Oversee operational readiness across releases, disaster recovery and failover testing and certificate and dependency lifecycle management.
Ensure production support is actively embedded in change planning, minimizing risk from releases and infrastructure changes.
Lead one or more Agile teams (Scrum, Kanban), including onshore and offshore engineers, fostering high performance and accountability.
Manage workforce vendors and partners, setting expectations, reviewing performance, and ensuring delivery quality.
Own budget and staffing plan aligned to application criticality, operational risk, and business growth objectives.
Act as the first line of defense in production operations by proactively identifying and mitigating technology, operational, and resiliency risks.
Partner effectively with second-line Risk, Audit, and Regulatory teams, ensuring findings are addressed and controls are continuously improved.
Ensure compliance with internal policies, regulatory requirements, and external audit expectations.

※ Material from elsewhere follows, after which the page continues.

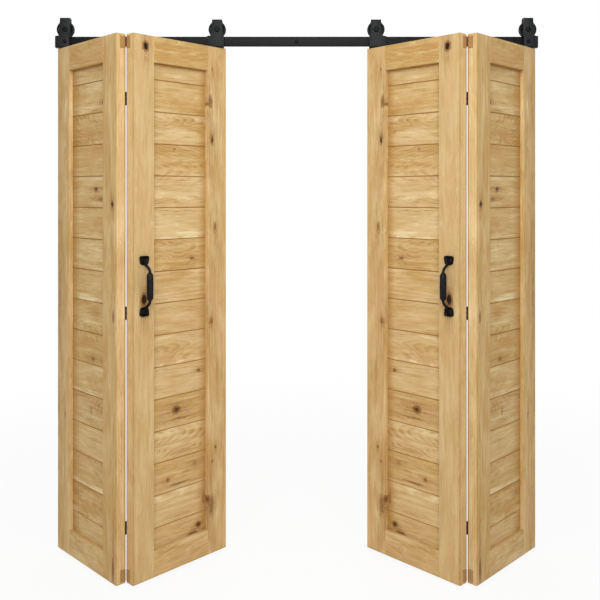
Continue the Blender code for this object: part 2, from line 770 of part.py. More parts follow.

Own and drive remediation plans for risk, audit, and regulatory findings, ensuring timely, effective and sustainable resolution.
Lead responses to audit and regulatory inquiries, including providing evidence, clarifying controls, and appropriately challenging findings based on documented compliance.
Serve as a trusted advisor to senior Technology and Business leaders, communicating operational health, risk posture, and improvement roadmaps.
Lead or contribute significantly to large-scale initiatives, platform transformations, or regulatory-driven efforts.
Continuously assess organizational maturity and lead initiatives to improve reliability, efficiency, and talent capability.
Full people management accountability, including: Hiring and succession planning, Coaching and performance management, Compensation input and talent development, Disciplinary action and terminations as necessary.
Act as an Agile and DevOps champion, embedding production support within fast-moving delivery models.
Balance “keep-the-lights-on” operational excellence with continuous engineering improvement.
Drive measurable outcomes such as improved uptime, reduced incident volume, faster recovery, and improved customer experience.